Asep Rahmat Hidayat dalam tulisannya memaparkan bahwa Hikayat Cerita Maharaja Rahwana (1933) sudah memanfaatkan saudara anjing untuk menggambarkan hubungan kekerabatan. Dalam buku pelajaran bahasa Melayu, tutur Hidayat, saudara anjing juga telah digunakan. Dalam bahasa lain, kita pun dapat menemukan bentuk lain yang bermakna serupa. Terdapat dunsanak anjing dalam bahasa Minangkabau, sedulur asu dalam bahasa Jawa, dan seperadian kuyuk (‘asu’) dalam bahasa Melayu Brunei. Namun, waktu kemunculan awal saudara anjing belum dapat dipastikan.

Dalam tulisan yang lain, Sanjaya dan Firdaus menanyakan pendapat Ganjar Harimansyah—Kepala Balai Bahasa Sulawesi Selatan—tentang pemilihan diksi anjing pada saudara anjing. Menurut Ganjar, penggunaan kata anjing dapat diasosiasikan dengan perilaku anjing betina yang lazim kawin dengan pejantan. Kendati begitu, sang ibu tidak pilih kasih terhadap anak-anaknya.

Mengenai saudara anjing, kita perlu sepakat bahwa ia bukanlah frasa (gabungan kata). Bentuk ini merupakan kompositum (kata majemuk) yang terbentuk karena proses morfologis. Saudara anjing adalah kata majemuk semiidiomatis. Kata anjing pada kompositum tersebut memuat makna khusus.

Pasti ada di antara kita yang berpikiran bahwa kata anjing dapat memaknai makian.
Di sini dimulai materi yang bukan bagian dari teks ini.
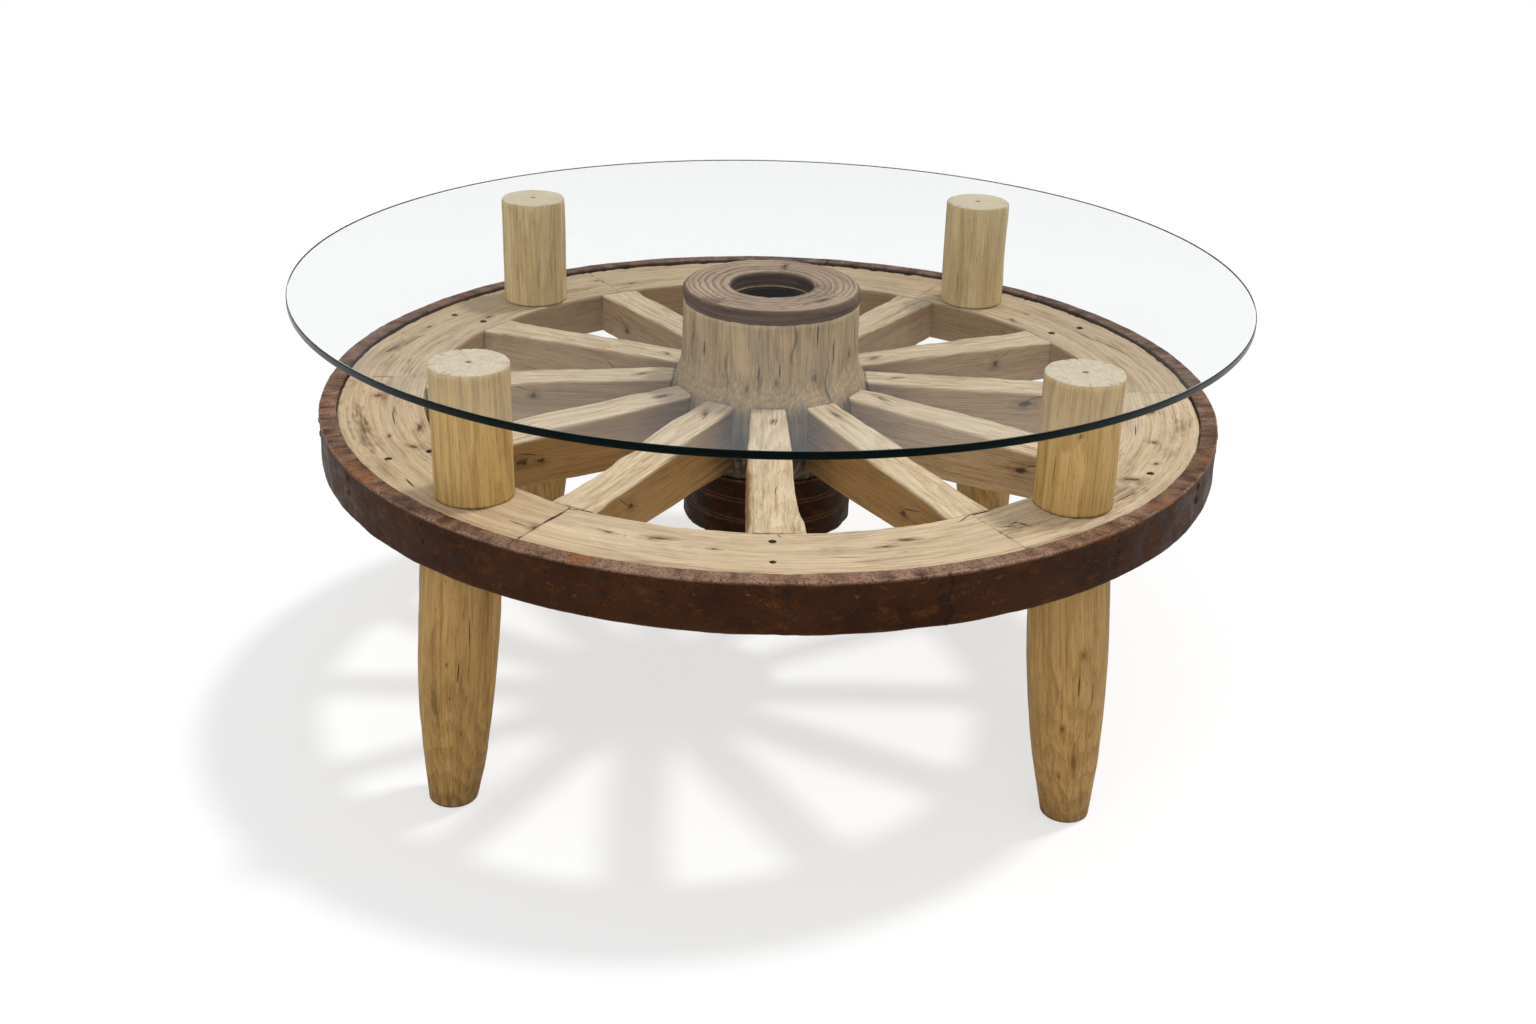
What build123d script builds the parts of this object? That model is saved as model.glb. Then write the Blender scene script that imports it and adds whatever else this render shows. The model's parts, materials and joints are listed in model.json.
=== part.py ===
from build123d import *
import os
from math import asin, cos, degrees, radians, sin, sqrt, tan

# Wagon wheel coffee table: a wooden spoked wheel lies flat on four turned legs,
# and a round sheet of glass rests on four turned posts that stand on its rim.
# Frame: origin on the floor under the hub's axis, +Z up, front towards -Y.
# Millimetres and degrees throughout.

os.makedirs("parts", exist_ok=True)

# ------------------------------------------------------------ driving sizes: table
wheel_height = 305.5          # floor to the iron tyre's lower edge
glass_overhang = 24.0         # beyond the iron tyre, all round
glass_thickness = 8.0
glass_arris = 1.5             # ground rounding of the glass edge

# ------------------------------------------------------------ driving sizes: wheel
wheel_diameter = 1016.0       # over the iron tyre
wheel_turn = 0.7              # turn of the first spoke from +X
tyre_width = 55.0
tyre_thickness = 19.0
tyre_rounding = 2.0
felloe_count = 6
spokes_per_felloe = 2
felloe_depth = 50.0           # top face to underside
felloe_breadth = 95.0         # inner edge to tyre
felloe_recess = 4.0           # tyre's upper edge above the felloes' top face
felloe_arris = 2.0
felloe_joint_gap = 0.4        # saw-cut joint between neighbouring felloes

# ------------------------------------------------------------ driving sizes: spokes
spoke_hub_width = 37.0
spoke_rim_width = 46.0        # before the flare
spoke_flare = 2.5             # each side, at the shoulder on the felloe
spoke_flare_length = 30.0
spoke_hub_depth = 68.0
spoke_rim_depth = 48.0
spoke_rise = 3.5              # dish: centre line's climb from rim to hub
spoke_arris = 3.0
foot_tenon_width = 18.0       # square foot, mortised into the nave
foot_tenon_depth = 42.0
foot_tenon_length = 40.0
tongue_diameter = 26.0        # round tongue, bored into the felloe
tongue_length = 74.0

# ------------------------------------------------------------ driving sizes: hub
hub_rise = 104.5              # barrel's top above the felloes' top face
hub_drop = 100.5              # barrel's foot below the felloes' underside
barrel_top_diameter = 200.0
barrel_belly_diameter = 226.0
barrel_neck_diameter = 188.0  # seat of the iron bands
barrel_swell = 51.0           # climb from the belly over which the barrel stays full
barrel_waist = 17.0           # from the full part up to where the straight top begins
bore_diameter = 92.0
cap_diameter = 201.0
cap_thickness = 16.0
cap_hole_diameter = 94.0
cap_rounding = 7.0
cap_hole_bevel = 3.0
axle_bore_diameter = 76.0
axle_box_setback = 1.0        # iron sleeve's top below the barrel's end grain
band_count = 3
band_height = 24.0
band_gap = 1.0
band_thickness = 4.0
band_arris = 1.2

# ------------------------------------------------------------ driving sizes: posts and legs
post_diameter = 80.0
post_height = 133.5
post_rounding = 2.5
post_foot_bevel = 1.0
centre_mark_diameter = 7.0    # lathe centre's dimple in the end grain
centre_mark_depth = 4.0
seat_setback = 38.0           # felloe's inner edge to the axis of post or leg
leg_splay_angle = 5.0
leg_foot_diameter = 51.0
leg_belly_diameter = 85.0
leg_top_diameter = 83.0
leg_belly_height = 215.0
leg_foot_rounding = 3.0
post_tenon_diameter = 30.0
post_tenon_length = 20.0
leg_tenon_diameter = 34.0
leg_tenon_length = 23.0

# Corner name: bearing of the post's axis, bearing of the leg's axis.
corner_angles = {
    "front_left": (227.3, 224.0),
    "front_right": (315.3, 315.7),
    "back_left": (135.3, 134.0),
    "back_right": (52.0, 48.0),
}

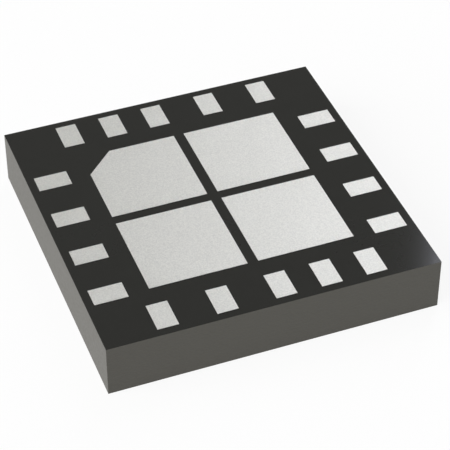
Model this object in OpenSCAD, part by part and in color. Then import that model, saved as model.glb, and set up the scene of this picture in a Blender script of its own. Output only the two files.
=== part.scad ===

Dalam kiriman Uda Ivan di Instagram tentang saudara anjing, misalnya, beberapa netizen berkomentar, merasa bahwa seharusnya dapat dipilih kata lain yang lebih sedap ketimbang anjing.

Untuk hal ini, saya sepemahaman dengan Kang Asep. Beliau menuliskan, “Korpus membuktikan bahwa frasa saudara anjing pernah digunakan. Oleh karena itu, secara leksikografis, keberadaan lema tersebut dalam kamus sangat sah.”